One Among Zeroes |0100| – How AI and Religion Shape the Future
How do people imagine and create the future through both AI and Islam? One Among Zeroes |0100| explores this question by examining how Muslim communities in Southeast Asia engage with artificial intelligence—not just as users, but as active participants in shaping its trajectory. While much of the global AI conversation is driven by Western tech giants, Chinese state models, or European regulations, this project shifts the focus to Indonesia, Malaysia, and Singapore, where religion and digitalization often intersect in unique ways.
Futures are not just built by engineers and policymakers—they are co-created by everyday users. In Muslim Southeast Asia, AI applications are debated in mosques, discussed on social media, and integrated into daily religious and mundane practices. From automated religious apps and prompting the perfect Islamic image to ethical concerns about AI-driven governance, these interactions reveal how people make sense of AI through faith, ethics, and culturally specific ideas of the future.
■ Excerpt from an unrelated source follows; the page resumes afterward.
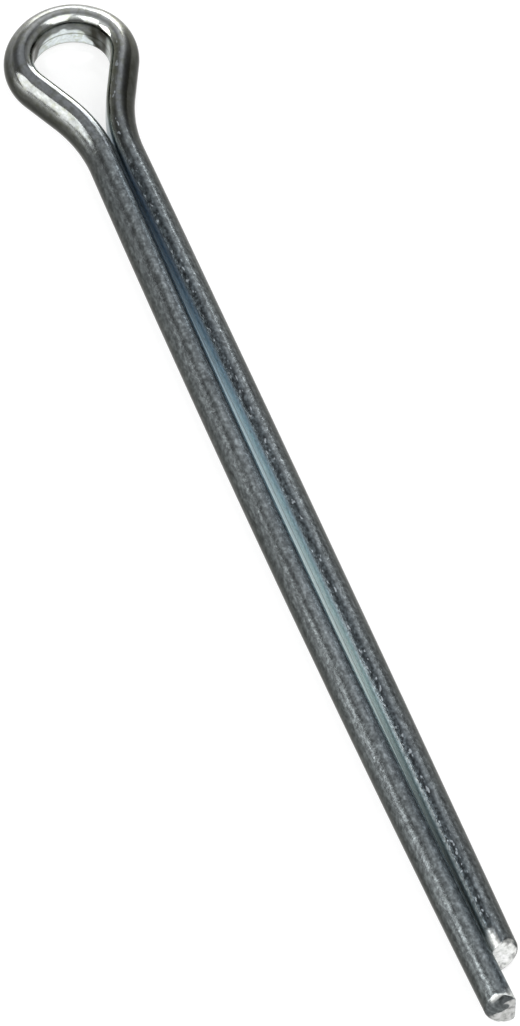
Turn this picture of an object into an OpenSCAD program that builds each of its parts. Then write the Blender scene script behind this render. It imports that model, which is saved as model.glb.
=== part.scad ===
// Cotter pin: one length of half-round wire, bent flat side inwards into an eye,
// an S-shaped neck and two prongs that lie flat to flat as a round shank.
//
// The x axis runs down the middle of the shank towards the tips, y goes across
// the flat of the eye with the short prong on the +y side, and z is up. The
// origin is on the shank's axis at the gauge plane, where the neck just fills
// the mouth of its hole. Lengths are millimetres and angles are degrees.

/* [Wire] */
// diameter of the round that the two prongs make when they are pressed together
wire_d = 5.8; // [5.2:0.1:6.2]
// rounding of the two long corners between the flat face and the round back
corner_r = 1.15; // [0.3:0.05:1.25]

/* [Eye] */
// inside width of the eye, from flat to flat
eye_w = 7.9; // [7.2:0.1:9]
// inside height of the top of the eye over the line of its widest points
crown_h = 3.4; // [3.1:0.1:3.7]
// inside radius of the bend at each shoulder of the eye
shoulder_r = 3; // [2.2:0.1:3]

/* [Neck] */
// angle between each straight flank of the eye and the shank
flank_angle = 27; // [22:1:32]
// radius of the bend from flank to prong, measured on the flat face
neck_r = 16.5; // [10:0.5:18]
// gap between the two flat faces where they come closest
neck_gap = 0.1; // [0.05:0.05:0.6]

/* [Prongs] */
// diameter of the hole that the shank is made for
hole_d = 6.75; // [6.4:0.05:8]
// length of the shank, from the gauge plane to the end of the short prong
shank_l = 102.3; // [50:0.1:130]
// length by which the long prong stands out past the short one
step_l = 5.7; // [2:0.1:10]
// angle by which the long prong leaves the axis before it bows back in
long_splay_angle = 1.2; // [0.3:0.1:2]
// angle by which the short prong leaves the axis before it bows back in
short_splay_angle = 0.25; // [0.1:0.05:1.5]

/* [Ends] */
// radius that the shears roll the back's edge to at the end of the long prong
long_roll_r = 1.2; // [0.3:0.05:1.4]
// radius that the shears roll the back's edge to at the end of the short prong
short_roll_r = 0.8; // [0.3:0.05:1.4]
// slant of the long prong's cut from square, lower edge forward
long_cut_angle = 2; // [0:1:10]
// slant of the short prong's cut from square, lower edge forward
short_cut_angle = 4; // [0:1:10]

/* [Hidden] */

// The wire is laid out at a thousandth of its size and drawn up in one step, so
// that the meeting ends of its lengths, whose places are rounded, count as one.
layout = 1 / 1000;

// half-round section: radius of the back, and height of each corner's centre
back_r = wire_d / 2;
corner_z = sqrt(pow(back_r - corner_r, 2) - pow(corner_r, 2));
// where each corner's arc runs into the back's: on the ray through both centres
join = back_r / (back_r - corner_r) * [corner_r, corner_z];

// eye: each shoulder's centre stands this far off the axis
shoulder_y = eye_w / 2 - shoulder_r;
// half the angle of the crown, and its radius, so that it runs into the shoulders
crown_a = 2 * atan((crown_h - shoulder_r) / shoulder_y);
crown_r = shoulder_y / sin(crown_a) + shoulder_r;
shoulder_a = 90 - crown_a + flank_angle;

// flank: what is left between the shoulder's end and the start of the neck bend
flank_l = (shoulder_y + shoulder_r * cos(flank_angle) - neck_gap / 2
           - neck_r * (1 - cos(flank_angle))) / sin(flank_angle);

// from the line of the eye's widest points to where the flats come closest
closest_l = shoulder_r * sin(flank_angle) + flank_l * cos(flank_angle)
            + neck_r * sin(flank_angle);
// from the gauge plane, where the neck is as wide as the hole, to the same place
gauge_l = sqrt(max(0, pow(neck_r - back_r, 2)
                      - pow(neck_r + neck_gap / 2 - hole_d / 2, 2)));
// the widest points of the eye, along the x axis
eye_x = gauge_l - closest_l;

// the straight stretch of each prong that its cut is made in
end_l = 3;

// Bow of a prong that leaves the axis by this splay: its chord runs along the
// axis from the end of the neck bend to the straight end of the short prong. The
// radius is kept to a tenth of a millimetre and the turn to a ten-thousandth of a
// degree, numbers that the layout holds whole.
function bow_chord(splay) = shank_l - gauge_l - neck_r * sin(splay) - end_l;
function bow_r(splay) = round(10 * bow_chord(splay) / (2 * sin(splay))) / 10;
// half of its turn, up to this far past the end of the chord
function bow_half_a(splay, past) =
    round(10000 * (asin(bow_chord(splay) / (2 * bow_r(splay)))
                   + past / (2 * bow_r(splay)) * 180 / PI)) / 10000;

// segments in a full turn of a bend of this radius, no piece being longer or
// turning further than this
piece_l = 2.4;
piece_a = 4;
function segments(bend_r) = ceil(360 / min(piece_a, piece_l / bend_r * 180 / PI));

// The half-round section: flat on x = 0, back towards +x. The body of it is bounded
// by the chord of each corner's arc, so each corner overlaps it.
module half_round() {
    intersection() {
        circle(back_r * layout, $fn = 36);
        polygon(layout * [[0, corner_z], [0, -corner_z],
                          [2 * join.x, corner_z - 2 * join.y], [2 * back_r, 0],
                          [2 * join.x, 2 * join.y - corner_z]]);
    }
    for (side = [0, 1]) mirror([0, side]) intersection() {
        union() {
            translate(layout * [corner_r, corner_z]) circle(corner_r * layout, $fn = 24);
            square(layout * [corner_r, corner_z]);
        }
        polygon(layout * [[0, 0], 2 * [corner_r, corner_z], [0, 2 * back_r]]);
    }
}

// Each length of wire starts at the origin, heads along +x with its flat on the
// -y side, and carries what follows it on its far end. A short core inside the wire
// crosses the faces that two lengths meet on, whose places are rounded, so that the
// lengths are one.
module core() {
    translate(layout * [0, back_r / 2, 0]) cube(layout * back_r / 3, center = true);
}

// straight length
module run(l) {
    core();
    rotate([90, 0, 90]) linear_extrude(l * layout) half_round();
    translate(layout * [l, 0, 0]) children();
}

// bend to the flat side, of radius r on the flat face
module bend_in(r, angle) {
    core();
    mirror([0, 1, 0]) translate(layout * [0, r, 0])
        rotate_extrude(start = -90, angle = angle, $fn = segments(r))
            translate(layout * [r, 0]) half_round();
    translate(layout * r * [sin(angle), cos(angle) - 1, 0]) rotate([0, 0, -angle])
        children();
}

// bend to the back, of radius r on the flat face
module bend_out(r, angle) {
    core();
    translate(layout * [0, r, 0])
        rotate_extrude(start = -90, angle = angle, $fn = segments(r))
            translate(layout * [r, 0]) mirror([1, 0]) half_round();
    translate(layout * r * [sin(angle), 1 - cos(angle), 0]) rotate([0, 0, angle])
        children();
}

// What the shears take off the end of a prong that stops at the origin: all that
// is past the slanted cut, and what is outside the rolled edge of the back. The
// roll is turned about a line square to the cut, just proud of the back, so that
// it meets the back at a slight edge all the way round.
module cut_off(slant, roll_r) {
    proud = back_r * (1 / cos(slant) - 1) + 0.03 * roll_r;
    turn_r = back_r + proud - roll_r;
    translate(layout * [-roll_r / cos(slant), 0, 0]) rotate([0, 90 - slant, 0])
        rotate_extrude($fn = 72) difference() {
            square(layout * [2 * back_r, roll_r + back_r]);
            translate(layout * [0, -roll_r]) square(layout * [turn_r, 2 * roll_r]);
            translate(layout * [turn_r, 0]) circle(roll_r * layout, $fn = 48);
        }
}

// straight end of a prong, cut off
module cut_end(slant, roll_r) {
    difference() {
        run(end_l + back_r / 2);
        translate(layout * [end_l, 0, 0]) cut_off(slant, roll_r);
    }
}

// Half of the wire, from the middle of the crown to the end of one prong, which
// goes this far past the end of the short one.
module prong(splay, past, slant, roll_r) {
    half_a = bow_half_a(splay, past);
    translate(layout * [eye_x - crown_h, 0, 0]) rotate([0, 0, 90])
        bend_in(crown_r, crown_a)
        bend_in(shoulder_r, shoulder_a)
        run(flank_l)
        bend_out(neck_r, flank_angle + splay)
        bend_in(bow_r(splay), half_a) bend_in(bow_r(splay), half_a)
        cut_end(slant, roll_r);
}

module pin() {
    color([0.66, 0.68, 0.7]) scale(1 / layout) {
        prong(short_splay_angle, 0, short_cut_angle, short_roll_r);
        mirror([0, 1, 0]) prong(long_splay_angle, step_l, long_cut_angle, long_roll_r);
    }
}

pin();
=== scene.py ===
"""Looks of the cotter pin: one length of half-round wire with an eye, an S-shaped
neck and two prongs, built as a fine swept mesh over the CAD solid it stands for."""
import math

import bmesh
import bpy
import numpy as np
from mathutils import Matrix, Vector, noise


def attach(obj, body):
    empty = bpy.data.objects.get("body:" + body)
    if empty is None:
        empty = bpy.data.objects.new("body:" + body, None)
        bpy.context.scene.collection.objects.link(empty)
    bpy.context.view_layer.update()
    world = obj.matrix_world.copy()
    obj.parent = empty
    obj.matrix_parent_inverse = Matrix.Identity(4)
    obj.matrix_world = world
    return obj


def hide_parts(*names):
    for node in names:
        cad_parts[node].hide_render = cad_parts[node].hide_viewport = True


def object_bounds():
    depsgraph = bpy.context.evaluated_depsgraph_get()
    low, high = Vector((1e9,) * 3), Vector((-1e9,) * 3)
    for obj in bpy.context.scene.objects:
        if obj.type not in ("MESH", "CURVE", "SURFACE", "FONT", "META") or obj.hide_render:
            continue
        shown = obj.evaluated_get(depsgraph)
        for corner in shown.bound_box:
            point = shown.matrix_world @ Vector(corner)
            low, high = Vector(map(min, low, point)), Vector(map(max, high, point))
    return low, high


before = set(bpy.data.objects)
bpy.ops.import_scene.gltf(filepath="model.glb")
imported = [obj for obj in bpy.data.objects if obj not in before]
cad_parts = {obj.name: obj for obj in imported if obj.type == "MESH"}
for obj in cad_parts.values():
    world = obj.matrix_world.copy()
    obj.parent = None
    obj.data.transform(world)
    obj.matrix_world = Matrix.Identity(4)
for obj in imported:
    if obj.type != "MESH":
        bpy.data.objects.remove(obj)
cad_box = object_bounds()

MM = 0.001              # in metres

# ---------------------------------------------------------------- the wire (mm, degrees)
BACK_R = 2.9            # radius of the round back; its centre is on the flat face
CORNER_R = 1.15         # rounding of the corners between flat and back
EYE_W = 7.9             # inside width of the eye
CROWN_H = 3.4           # inside height of the eye's top over its widest line
SHOULDER_R = 3.0        # inside bend at each shoulder of the eye
FLANK_A = 27.0          # slope of the eye's straight flanks to the shank
NECK_R = 16.5           # bend from flank to prong, on the flat face
NECK_GAP = 0.1          # gap where the flats come closest
HOLE_D = 6.75           # hole that the neck fills at the origin
SHANK_L = 102.3         # origin to the end of the short prong
STEP_L = 5.7            # the long prong's end past the short one's
END_L = 3.0             # straight stretch at the end of each prong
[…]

Our project investigates the ethical dilemmas that arise when emergent technologies and Islam meet. What happens when automated decision-making challenges religious authority? How do AI-driven predictions align or clash with religious understandings of what it means to be human? And what can shifting our perspective away from the Global North reveal about alternative digital futures?
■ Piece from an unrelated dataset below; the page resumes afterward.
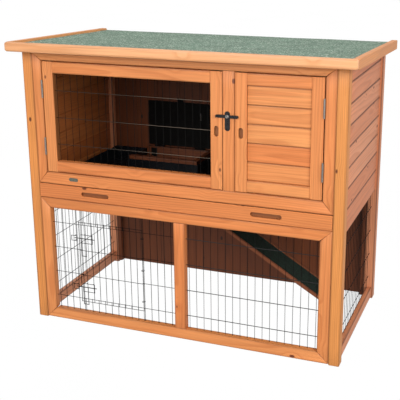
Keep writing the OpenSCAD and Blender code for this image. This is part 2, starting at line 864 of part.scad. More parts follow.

Through ethnographic research, digital analysis, and historical studies of future-making, One Among Zeroes uncovers how AI is imagined, used, and debated in Muslim societies. Using multimedia storytelling—infographics, comics, and performances—we bring these findings to life for scholars, policymakers, and the wider public.
Funded by an NWO Vici Award, One Among Zeroes |0100| (2021–2026) highlights the voices of those often left out of mainstream AI debates, offering fresh insights into the intersection of technology, ethics, and religion.